Les habitants ont participé à la conception du lieu de vie, puisqu’ils ont pensé et créé les aménagements extérieurs (potagers en permaculture), ainsi que l’espace de coworking. Côté sud, on trouve un espace protégé et bien ensoleillé pour le jardin des enfants, et, à l’autre extrémité du site, des jardins privatifs.
La taille et la morphologie du projet ont été pensées pour donner aux bâtiments une échelle et un caractère qui permettent une bonne appropriation par leurs habitants.
La matérialité des façades fait la part belle au bois. L’enveloppe, bardée de lattes prétraitées, réunit en un seul volume articulé les six bâtiments, englobant les paliers et les balcons, dans une quête d’unité.
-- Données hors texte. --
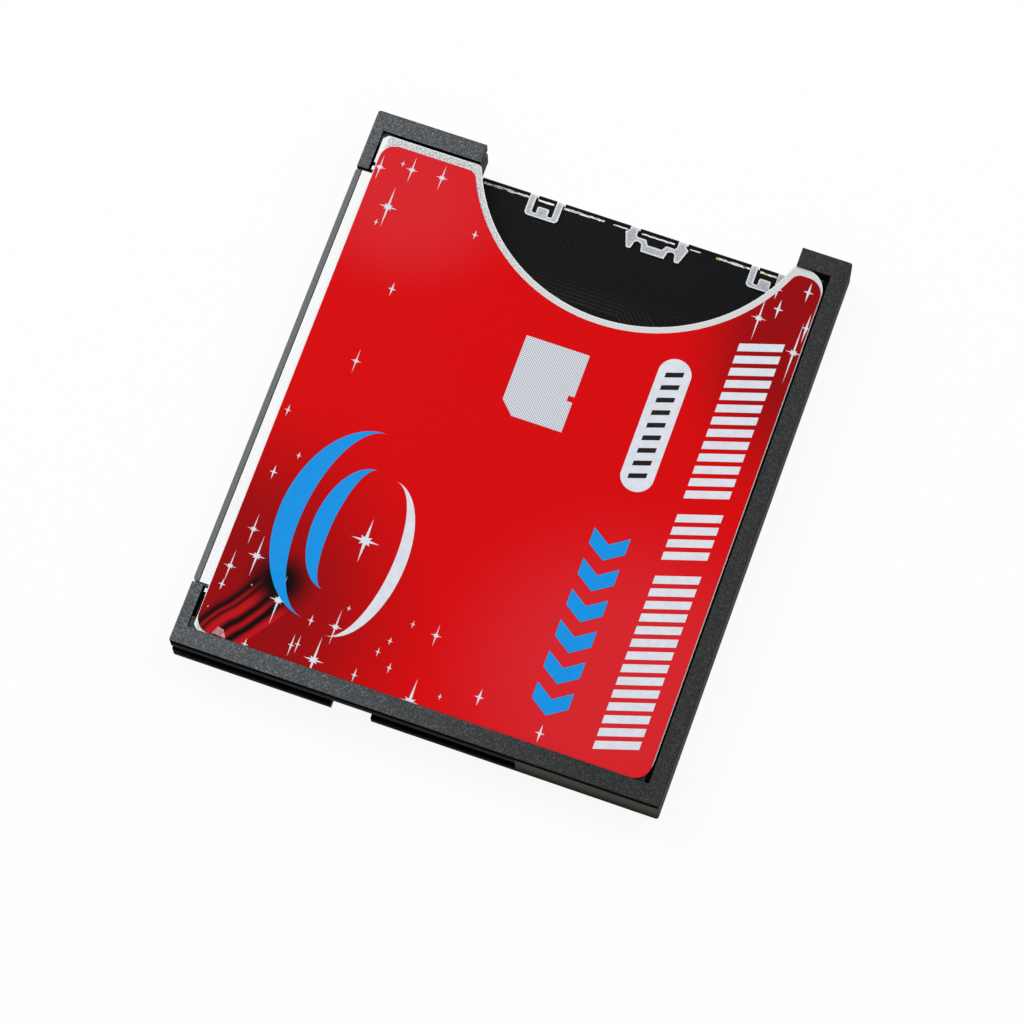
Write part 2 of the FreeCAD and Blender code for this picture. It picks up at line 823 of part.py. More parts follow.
def makeContacts(name, level, reach):
    # One spring contact per hole: a fork for the pin and a tail soldered to the board
    body = newBody(name)
    tip = front + size("TipInset")
    throat = tip + size("ThroatPlace")
    root = throat + size("BeamLength")
    beam = size("BeamThick")
    grip = size("ThroatGap") / 2
    spread = size("ForkGap") / 2
    full = size("HoleSize") / 2
    upper = [
        (connectorRear, level + full),
        (root, level + full),
        (throat, level + grip + beam),
        (tip, level + spread + beam),
        (tip, level + spread),
        (throat, level + grip),
        (root, level + full - beam),
    ]
    lower = [
        (root, level - full + beam),
        (throat, level - grip),
        (tip, level - spread),
        (tip, level - spread - beam),
        (throat, level - grip - beam),
        (root, level - full),
        (connectorRear, level - full),
    ]
    first = -holeSpan / 2
    half = size("ContactWidth") / 2
    fork = pad(body, "fork", upper + lower, first - half, first + half, "XZ_Plane")
    thick = size("TailThick")
    bend = connectorRear + reach
    foot = bend + size("TailFoot")
    strip = [
        (connectorRear, level + thick / 2),
        (bend, level + thick / 2),
        (bend, boardTop + thick),
        (foot, boardTop + thick),
        (foot, boardTop),
        (bend - thick, boardTop),
        (bend - thick, level - thick / 2),
        (connectorRear, level - thick / 2),
    ]
    half = size("TailWidth") / 2
    tail = pad(body, "tail", strip, first - half, first + half, "XZ_Plane")
    repeat(body, [fork, tail], holesPerRow, holeSpan)
    return body


# Springs for the card's contact pads, and the block that holds them
def springPlaces():
    # Middle of each spring in X, and how far it stands back towards the mouth
    eighth = mouthRight - size("EighthPadInset")
    seventh = eighth - size("EighthPadPitch")
    ninth = mouthLeft + size("NinthPadInset")
    pitch = (seventh - ninth) / 7
    places = [(ninth + pitch * step, asSize(0)) for step in range(1, 8)]
    places.append((eighth, asSize(0)))
    places.append((ninth, size("NinthSetBack")))
    return places


def makeBlock():
    body = newBody("card_contact_block")
    blockLeft = mouthLeft + size("BlockClear")
    blockRight = mouthRight - size("BlockClear")
    outline = rectangle(blockLeft, blockRight, blockBack, cardStop)
    pad(body, "block", outline, boardTop, lidUnder)
    half = size("SpringWidth") / 2 + size("SpringClear")
    top = boardTop + size("SpringThick")
    for index, (middle, _) in enumerate(springPlaces(), start=1):
        slot = rectangle(middle - half, middle + half, blockBack - outside, cardStop + outside)
        pocket(body, f"slot_{index}", slot, boardTop - outside, top)
    for index, place in enumerate(pegPlaces()):
        pad(body, f"peg_{index}", (place, size("PegRadius")), filmTop, boardTop)
    return body


def makeSpring(index, middle, setBack):
    body = newBody(f"card_spring_{index}")
    thick = size("SpringThick")
    start = cardStop + size("SpringStart") + setBack
    crest = cardStop + size("SpringReach") + setBack
    nose = crest + size("SpringNose")
    crestLow = boardTop + size("SpringRise")
    noseLow = crestLow - size("SpringDrop")
    outline = [
        (tailEnd, boardTop),
        (start, boardTop),
        (crest, crestLow),
        (nose, noseLow),
        (nose, noseLow + thick),
        (crest, crestLow + thick),
        (start, boardTop + thick),
        (tailEnd, boardTop + thick),
    ]
    half = size("SpringWidth") / 2
    pad(body, "strip", outline, middle - half, middle + half, "YZ_Plane")
    return body


def makeLeaf(name, index):
    # A leaf on the slot's rear wall that the card's edge presses back
    body = newBody(name)
    thick = sheetThick
    start = leafStart(index)
    wall = mouthRight + size("LeafPocket")
    crestX = mouthRight - size("LeafProud")
    crestY = start + size("LeafCrest")
    tipX = mouthRight + size("LeafTipBack")
    tipY = start + size("LeafLength")
    outline = [
        (wall, start),
        (wall, start + size("LeafRoot")),
        (crestX + thick, crestY),
        (tipX + thick, tipY),
        (tipX, tipY),
        (crestX, crestY),
        (wall - thick, start + size("LeafRoot")),
        (wall - thick, start),
    ]
    pad(body, "strip", outline, boardTop, boardTop + size("LeafHeight"))
    return body


# Parts on the board, in the bay behind the card: two by two beside the chip
bayMiddle = ((mouthLeft + bayRear) / 2, (baySide + tailEnd) / 2)
bayEdges = (mouthLeft + size("PartSpacing"), bayRear - size("PartSpacing"))
bayRows = (baySide + size("PartGap"), tailEnd - size("PartGap"))


def makeChip():
    body = newBody("controller_chip")
    top = boardTop + size("ChipHeight")
    pad(body, "package", square(*bayMiddle, size("ChipSide")), boardTop, top)
    reach = size("ChipSide") / 2 - size("ChipMarkRadius") * 2
    mark = ((bayMiddle[0] - reach, bayMiddle[1] + reach), size("ChipMarkRadius"))
    pocket(body, "mark", mark, top - size("ChipMarkDepth"), top + outside)
    return body


def makeRegulator():
    body = newBody("voltage_regulator")
    left = bayEdges[0]
    right = left + size("RegulatorLength")
    low = bayRows[0] + size("LeadReach")
    high = low + size("RegulatorWidth")
    package = rectangle(left, right, low, high)
    pad(body, "package", package, boardTop + sheetThick / 2, boardTop + size("RegulatorHeight"))
    middle = (left + right) / 2
    pitch = size("LeadPitch")
    reach = size("LeadReach")
    half = size("LeadWidth") / 2
    leads = (
        (middle - pitch, low - reach, low),
        (middle + pitch, low - reach, low),
        (middle, high, high + reach),
    )
    for index, (place, bottom, top) in enumerate(leads):
        lead = rectangle(place - half, place + half, bottom, top)
        pad(body, f"lead_{index}", lead, boardTop, boardTop + sheetThick)
    return body


def makeCrystal():
    body = newBody("crystal")
    right = bayEdges[1]
    left = right - size("CrystalLength")
    low = bayRows[0]
    high = low + size("CrystalWidth")
    top = boardTop + size("CrystalHeight")
    rim = size("CrystalRim")
    pad(body, "base", rectangle(left, right, low, high), boardTop, top)
    lid = rectangle(left + rim, right - rim, low + rim, high - rim)
    pad(body, "lid", lid, top, top + size("CrystalLid"))
    return body


def makeChipParts(name, kind, thick, atRear):
    # A row of small parts, each a core with two slightly larger metal ends
    body = newBody(name)
    width = size(f"{kind}Width")
    end = size(f"{kind}End")
    skin = size(f"{kind}Skin")
    count = size(f"{kind}Count")
    span = size(f"{kind}Pitch") * (count - 1)
    left = bayEdges[1] - width - span if atRear else bayEdges[0]
    top = bayRows[1]
    bottom = top - size(f"{kind}Length")
    partTop = boardTop + thick
    core = rectangle(left + skin, left + width - skin, bottom + end, top - end)
    features = [
        pad(body, "low_end", rectangle(left, left + width, bottom, bottom + end), boardTop, partTop),
        pad(body, "high_end", rectangle(left, left + width, top - end, top), boardTop, partTop),
        pad(body, "core", core, boardTop + skin, partTop - skin),
    ]
    repeat(body, features, count, span, "X_Axis")
    return body


bodies = [
    makeFrame(),
    makeTopCover(),
    makeBottomCover(),
    makeLabel(),
    makeFilm(),
    makeBoard(),
    makeHousing(),
    makeContacts("connector_contacts_upper", upperRow, size("UpperTailReach")),
    makeContacts("connector_contacts_lower", lowerRow, size("LowerTailReach")),
    makeBlock(),
]
for index, (middle, setBack) in enumerate(springPlaces(), start=1):
    bodies.append(makeSpring(index, middle, setBack))
bodies += [
    makeLeaf("card_detect_spring", 0),
    makeLeaf("write_protect_spring", 1),
    makeChip(),
    makeRegulator(),
    makeCrystal(),
    makeChipParts("capacitors", "Capacitor", size("CapacitorWidth"), atRear=False),
    makeChipParts("resistors", "Resistor", size("ResistorHeight"), atRear=True),
]

doc.recompute()
for thing in doc.Objects:
    if {"Invalid", "Error"} & set(thing.State):
        raise RuntimeError(f"{thing.Name} is not right: {thing.State}")
for body in bodies:
    if body.Shape.isNull() or not body.Shape.isValid():
        raise RuntimeError(f"{body.Label} has no valid shape")
for body in bodies:
    body.Shape.exportStep(f"parts/{body.Label}.step")
    print(body.Label, len(body.Shape.Solids), round(body.Shape.Volume, 3))
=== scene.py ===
import math
import random
import bpy
from mathutils import Matrix, Vector


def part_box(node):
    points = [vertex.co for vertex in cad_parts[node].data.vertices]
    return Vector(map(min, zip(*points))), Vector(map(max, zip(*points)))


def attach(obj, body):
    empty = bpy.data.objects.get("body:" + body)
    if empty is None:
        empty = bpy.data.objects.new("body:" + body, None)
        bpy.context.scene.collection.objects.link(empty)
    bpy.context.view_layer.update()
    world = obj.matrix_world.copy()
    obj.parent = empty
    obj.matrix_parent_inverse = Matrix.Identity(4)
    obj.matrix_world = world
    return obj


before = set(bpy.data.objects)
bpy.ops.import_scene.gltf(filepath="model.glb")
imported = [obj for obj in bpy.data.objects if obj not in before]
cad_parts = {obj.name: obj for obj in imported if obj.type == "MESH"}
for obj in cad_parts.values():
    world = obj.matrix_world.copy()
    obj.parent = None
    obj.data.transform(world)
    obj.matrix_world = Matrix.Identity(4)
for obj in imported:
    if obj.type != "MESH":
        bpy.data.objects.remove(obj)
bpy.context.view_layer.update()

mm = 0.001               # the CAD sizes below are in millimetres, Blender's are in metres
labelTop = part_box("label")[1].z / mm
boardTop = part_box("circuit_board")[1].z / mm


# camera

# lengths in mm, angles in degrees
cameraFit = {
    "azimuth": 22.542, "elevation": 71.870, "roll": -3.014,
    "distance": 311.04, "target": (1.157, -3.980, 1.65),
    "lens": 153.68, "sensor": 36.0, "near": 5.0, "far": 20000.0,
}


def makeCamera(fit):
    turn, rise, roll = (math.radians(fit[k]) for k in ("azimuth", "elevation", "roll"))
    back = Vector((math.sin(turn) * math.cos(rise), -math.cos(turn) * math.cos(rise), math.sin(rise)))
    right = (-back).cross(Vector((0, 0, 1))).normalized()
    up = right.cross(-back)
    sideways = right * math.cos(roll) + up * math.sin(roll)
    upwards = up * math.cos(roll) - right * math.sin(roll)
    bpy.ops.object.camera_add()
    camera = bpy.context.object
    camera.data.sensor_width = fit["sensor"]
    camera.data.lens = fit["lens"]
    camera.data.clip_start = fit["near"] * mm
    camera.data.clip_end = fit["far"] * mm
    place = Matrix((sideways, upwards, back)).transposed().to_4x4()
    place.translation = (Vector(fit["target"]) + back * fit["distance"]) * mm
    camera.matrix_world = place
    bpy.context.scene.camera = camera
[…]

Une grande attention a été portée à l’épaisseur de l’isolation, à la lumière naturelle dans les locaux, à la qualité de l’air intérieur et au choix des matériaux par rapport aux ressources engagées.
Le projet soutient également la création d’énergie renouvelable locale, ainsi qu’une consommation économique et écologique pouvant amener à une déduction des charges des locataires. La production de chaud est assurée par une pompe à chaleur sur sondes géothermiques qui permet également un géocooling en été. Rigaud 55 est en outre la première communauté d’autoconsommateurs photovoltaïque à Genève à utiliser l’électricité produite par ses installations solaires.